Youke of course was his usual rock star self and wanted to mostly play Ball.
It quickly became apparent that Rhys is now officially grown up. His transformation into an adult border collie snob has been completed. He was not interested at all in the other dogs running, barking, chasing and leaping. He made excellent decisions about a few dogs that came on a bit strong even when he preferred to ignore them and agreed with me when I communicated that I thought we should avoid some of them altogether. He was completely focused on me and on doing something with me, and even when we went into the quiet muddy marshy middle that few others venture into and explored, he kept checking in between checking for critter trails
I rarely go to Marymoor as the dog park scene isn’t really my thing and it’s not a scene that my dogs really appreciate. Marymoor is nice as it’s so large and on a weekday during off peak hours it’s actually fairly decent. I hate it on weekends, holidays or mid-days, but at other times, I can often find a vacant corner to play Ball with my dogs or find some interesting critter odors.
Still, I rarely go with my adult dogs. My adult dogs do not care about socializing with others and quite frankly find much of the behavior of other dogs very rude. Still, it can be a bit of a fun party scene for an older puppy or teenage dog and Youke went there a fair bit as a youngster – although he truly was more into Ball than other dogs. I took Rhys there a few times a week after he turned a year old for much of one winter. I mainly wanted to expose him to all kinds of dogs of different shapes and sizes and personalities, although not necessarily to be friends with all of them. My goal was to make myself much more interesting and fun than an entire dog park full of dogs.
Rhys was fairly social and playful, and very curious, about other dogs for a while at that age.
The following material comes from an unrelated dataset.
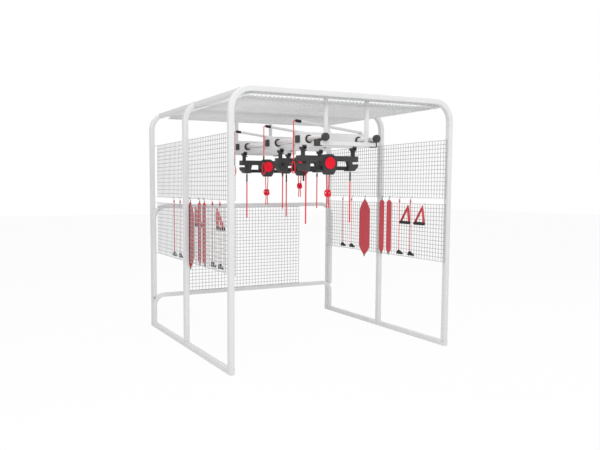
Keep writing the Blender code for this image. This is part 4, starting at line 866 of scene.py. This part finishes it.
# Slings. Two wide and four narrow slings of red woven cloth over a thin foam core, sewn round the
# edge. They narrow to a tip at both ends, and each tip has a dark steel ring.
SLING_X = 1.1187
SLING_TOP = 1.427
TIP_HALF = 0.01
STITCH = 0.0055
SEAM_INSET = 0.0075
WIDE = (0.2, 0.642, 0.15, 0.122, 1.0)
NARROW = (0.086, 0.58, 0.035, 0.055, 0.8)
SLINGS = {"left_wide_sling": (-0.015, WIDE), "right_wide_sling": (0.224, WIDE),
          "left_narrow_sling_rear": (-0.256, NARROW), "left_narrow_sling_front": (-0.377, NARROW),
          "right_narrow_sling_rear": (-0.09, NARROW), "right_narrow_sling_front": (-0.216, NARROW)}


def woven(name, dark, light, thread):
    """Plain weave: warp and weft as the product of two waves across and along the cloth, over soft
    patches of lighter and darker colour."""
    material, tree, shader = principled(name, light, 0.85, specular=0.2)
    where = add(tree, "ShaderNodeSeparateXYZ", {0: add(tree, "ShaderNodeTexCoord")["Object"]})
    height = crossing(tree, where[1], where[2], 0.5 / thread)
    weave = calc(tree, "MULTIPLY_ADD", height, 0.4, 0.0)
    amount = calc(tree, "MULTIPLY_ADD", noise(tree, 22.0, 4.0), 0.6, weave)
    coat(tree, shader, amount, dark, light, (0.9, 0.75), height, 0.5, 0.0004)
    return material, "red_webbing"


def sling_half_width(distance, size):
    """Half the width at a distance from the top: from the tip's it rises to the full one along a
    quarter sine raised to a power, over the taper at each end."""
    width, height, top_taper, low_taper, power = size
    top = np.sin(np.pi / 2 * np.clip(distance / top_taper, 0, 1)) ** power
    low = np.sin(np.pi / 2 * np.clip((height - distance) / low_taper, 0, 1)) ** power
    return TIP_HALF + (width / 2 - TIP_HALF) * np.minimum(top, low)


def flattened(wave):
    """A sine or cosine raised to the power 0.6, with its sign kept."""
    return np.sign(wave) * np.abs(wave) ** 0.6


CLOTH = woven("red_sling_cloth", (0.56, 0.07, 0.09), (0.76, 0.115, 0.14), 0.0011)
THREAD = woven("light_thread", (0.55, 0.1, 0.12), (0.66, 0.14, 0.16), 0.0006)
for name, (y, size) in SLINGS.items():
    side = -1 if name.startswith("left") else 1
    distance = size[1] * (1 - np.cos(np.linspace(0, np.pi, 90))) / 2
    half_width = sling_half_width(distance, size)
    angle = np.linspace(0, 2 * np.pi, 40, endpoint=False)
    across = flattened(np.cos(angle))
    face_x = side * (SLING_X - 0.0004)
    crown = 0.0012 * np.sin(np.pi * distance / size[1]) * np.sin(distance * 31 + y * 9)
    thickness = 0.0018 + 0.001 * np.clip(half_width / 0.03, 0, 1)
    ring_x = face_x + thickness[:, None] * flattened(np.sin(angle)) + crown[:, None] * (1 - across ** 2)
    ring_y = y + side * half_width[:, None] * across
    ring_z = (SLING_TOP - distance)[:, None] + 0 * across
    shell = skin(columns(ring_x, ring_y, ring_z)[:, ::side])
    cloth = piece(name + "_cloth", [shell], CLOTH, name, sharp=60.0)
    down = np.arange(0.02, size[1] - 0.02, STITCH)
    edge = np.interp(down, distance, half_width) - SEAM_INSET
    seam_x = np.full(len(edge), face_x - side * 0.0031)
    stitch = block((-0.0004, -0.0006, -0.0018), (0.0004, 0.0006, 0.0018), 0.0003, 0.0002)
    seams = [repeat(stitch, columns(seam_x, seam_y, SLING_TOP - down))
             for seam_y in (y - edge, y + edge)]
    thread = piece(name + "_stitches", seams, THREAD, name)
    rings = [eye((side * SLING_X, y, SLING_TOP + 0.003), 0.015, 0.018, 0.0018),
             eye((side * SLING_X, y, SLING_TOP - size[1] - 0.004), 0.022, 0.024, 0.0034),
             hook(side, y, UPPER_WIRE, SLING_TOP + 0.008)]
    fixing = piece(name + "_rings", rings, DARK_STEEL, name)


# Handles. A band of red webbing passes through a ribbed black grip and meets in a point, where it
# hangs on a steel hook over the lower grille's top wire.
LOWER_WIRE = 1.395
HANDLE_X = 1.096
HANDLE_TOP = 1.381
BAND_LOW = 0.1865
BAND_HALF = 0.07
GRIP_LONG = 0.15
GRIP_RADIUS = 0.0158
HANDLES = {"left_handle_rear": (-0.141, 0.045), "left_handle_front": (-0.661, 0.045),
           "right_handle_rear": (-0.527, -0.027), "right_handle_front": (-0.747, -0.027)}
WEBBING = woven("red_webbing_band", (0.56, 0.06, 0.08), (0.76, 0.105, 0.13), 0.0009)


def tilt(shells, x, side):
    """Shells turned five degrees towards the room about the handle's top."""
    sine = side * math.sin(math.radians(5.0))
    cosine = math.cos(math.radians(5.0))
    turn = np.array([(cosine, 0, -sine), (0, 1, 0), (sine, 0, cosine)])
    top = np.array([x, 0, HANDLE_TOP])
    return [((points - top) @ turn + top, groups, corners) for points, groups, corners in shells]


for name, (y, lean) in HANDLES.items():
    side = -1 if name.startswith("left") else 1
    x = side * HANDLE_X
    t = np.linspace(0, 1, 7)[:, None]
    feet = np.array([(lean - 0.003, -0.02), (lean + 0.003, -0.02)])
    apex = np.array([lean, 0.001])
    near, far = apex + unit(feet - apex) * 0.006
    fold = (1 - t) ** 2 * near + 2 * t * (1 - t) * apex + t ** 2 * far
    legs = [np.linspace((sign * BAND_HALF, -BAND_LOW), foot, 9) for sign, foot in zip((-1, 1), feet)]
    band = np.concatenate([legs[0], fold, legs[1][::-1]]) + (y, HANDLE_TOP - 0.002)
    below = np.clip((HANDLE_TOP - band[:, 1]) / 0.06, 0, 1)
    taper = columns(0.5 + 0.5 * below, 1 + 0 * below)[:, None]
    strap = sweep(band @ YZ + (x, 0, 0), rounded(0.03, 0.0036, 0.0012, 4) * taper, (1, 0, 0))
    piece(name + "_strap", tilt([strap], x, side), WEBBING, name)
    ridge = np.linspace(0, 1, 181)
    swell = GRIP_RADIUS + 0.0008 * np.cos(ridge * 24 * np.pi) ** 2
    ends = np.clip(np.minimum(ridge, 1 - ridge) / 0.03, 0, 1)
    swell *= 0.72 + 0.28 * np.sqrt(1 - (1 - ends) ** 2)
    profile = columns(swell, GRIP_LONG * (ridge - 0.5))
    grip = turned(profile, (x, y, HANDLE_TOP - 0.184), (0, 1, 0))
    piece(name + "_grip", tilt([grip], x, side), BLACK, name)
    turn = np.linspace(0, np.pi, 9)
    over = columns(PANEL_X - HOOK_BEND * np.cos(turn), LOWER_WIRE + 0.002 + HOOK_BEND * np.sin(turn))
    route = np.concatenate([[(HANDLE_X - 0.004, HANDLE_TOP - 0.01), (HANDLE_X + 0.004, HANDLE_TOP - 0.012),
                             (HANDLE_X + 0.014, HANDLE_TOP - 0.006), (1.119, HANDLE_TOP + 0.004)], over,
                            [(1.1305, LOWER_WIRE - 0.004), (1.1305, LOWER_WIRE - 0.01)]])
    hook_path = through(route * (side, 1) @ XZ + (0, y + lean, 0), 24)
    piece(name + "_hook", [tube(*domed(hook_path, HOOK_RADIUS), sides=8)], ZINC, name)


# Studio. A pale floor that keeps the soft shadow, three large lamps and an even white surround.
def seen_directly(tree):
    """1 for rays from the camera, off mirrors and through glass, and 0 for all others."""
    ray = add(tree, "ShaderNodeLightPath")
    shown = calc(tree, "MAXIMUM", ray["Is Camera Ray"], ray["Is Glossy Ray"])
    return calc(tree, "MAXIMUM", shown, ray["Is Transmission Ray"])


def studio_surface(name, lit_share):
    """A pale matt surface that the camera, and what mirrors it, sees partly as plain white."""
    material, tree, shader = principled(name, (0.95, 0.95, 0.95), 1.0, specular=0.0)
    share = calc(tree, "MULTIPLY", seen_directly(tree), lit_share)
    glow = add(tree, "ShaderNodeEmission", {"Color": (1, 1, 1, 1), "Strength": 1.0})
    mixed = add(tree, "ShaderNodeMixShader", {0: share, 1: shader.outputs[0], 2: glow[0]})
    tree.links.new(mixed[0], tree.nodes["Material Output"].inputs["Surface"])
    return material


FLOOR_HALF = 30.0
FLOOR_Z = -0.001
floor_mesh = bpy.data.meshes.new("floor")
corners = [(x * FLOOR_HALF, y * FLOOR_HALF, FLOOR_Z) for x, y in ((-1, -1), (1, -1), (1, 1), (-1, 1))]
floor_mesh.from_pydata(corners, [], [(0, 1, 2, 3)])
floor_mesh.materials.append(studio_surface("studio_floor", 0.94))
linked("floor", floor_mesh)

world = bpy.data.worlds.new("studio")
world.use_nodes = True
tree = world.node_tree
strength = add(tree, "ShaderNodeMapRange", {0: seen_directly(tree), 3: 0.55, 4: 1.0})
background = tree.nodes["Background"]
background.inputs["Color"].default_value = (1.0, 1.0, 1.0, 1.0)
tree.links.new(strength[0], background.inputs["Strength"])
bpy.context.scene.world = world


def lamp(name, place, target, size, power):
    """A large square lamp that faces a point."""
    data = bpy.data.lights.new(name, "AREA")
    data.size = size
    data.energy = power
    made = linked(name, data)
    made.location = place
    aim = unit(np.subtract(place, target))
    made.rotation_euler = (math.acos(aim[2]), 0.0, math.atan2(aim[1], aim[0]) + math.pi / 2)


lamp("key", (-3.5, -5.0, 5.0), (0, 0, 1.2), 4.0, 170.0)
lamp("fill", (5.0, -4.0, 3.0), (0, 0, 1.2), 4.0, 60.0)
lamp("top", (0.0, 0.0, 6.0), (0, 0, 1.0), 5.0, 80.0)

bpy.context.scene.view_settings.view_transform = "Standard"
Not gonna lie. I like that my border collies have some select dog friends, but that for the most part they’re pretty snotty about engaging in dog park shenanigans. In fact, they’re pretty snotty about who they consider friends. And as far as play with other dogs is concerned, they aren’t really having it.
Rhys showed today he has morphed into an adult border collie. He wanted nothing to do with the play of the other dogs there. He wasn’t even enticed by the running of the other dogs. He was friendly and polite, even a bit flirty, with a couple of young female dogs that came up to him, but he just wasn’t into playing with anyone. He’d offer a brief butt sniff or nose touch to polite dogs, and he quickly disengaged from the more forward and pushy dogs, but for the most part. he wanted to play a little Ball with me and Youke, sniff interesting smells and look to me for what direction we were going to head toward next.
My puppy grew up.
It was especially interesting as I’ve noticed he’s become a more serious dog in the past few months, but last weekend he met up with a dog he first met as a puppy. That dog, Ty, was actually his first true non-family adult dog friend. They recognized each other within 10 seconds of meeting in the big field behind the agility barn and started playing chase games. What was so very fun about this particular play is how loose and relaxed both dogs were and how the play was very much a give and take. Such a contrast to much of the play I witnessed at the dog park today, so much of which was frenzied, erratic and punctuated with shots of stressed energy.
Maybe I’ll even be so lucky as to have another perfect dog (most of the time).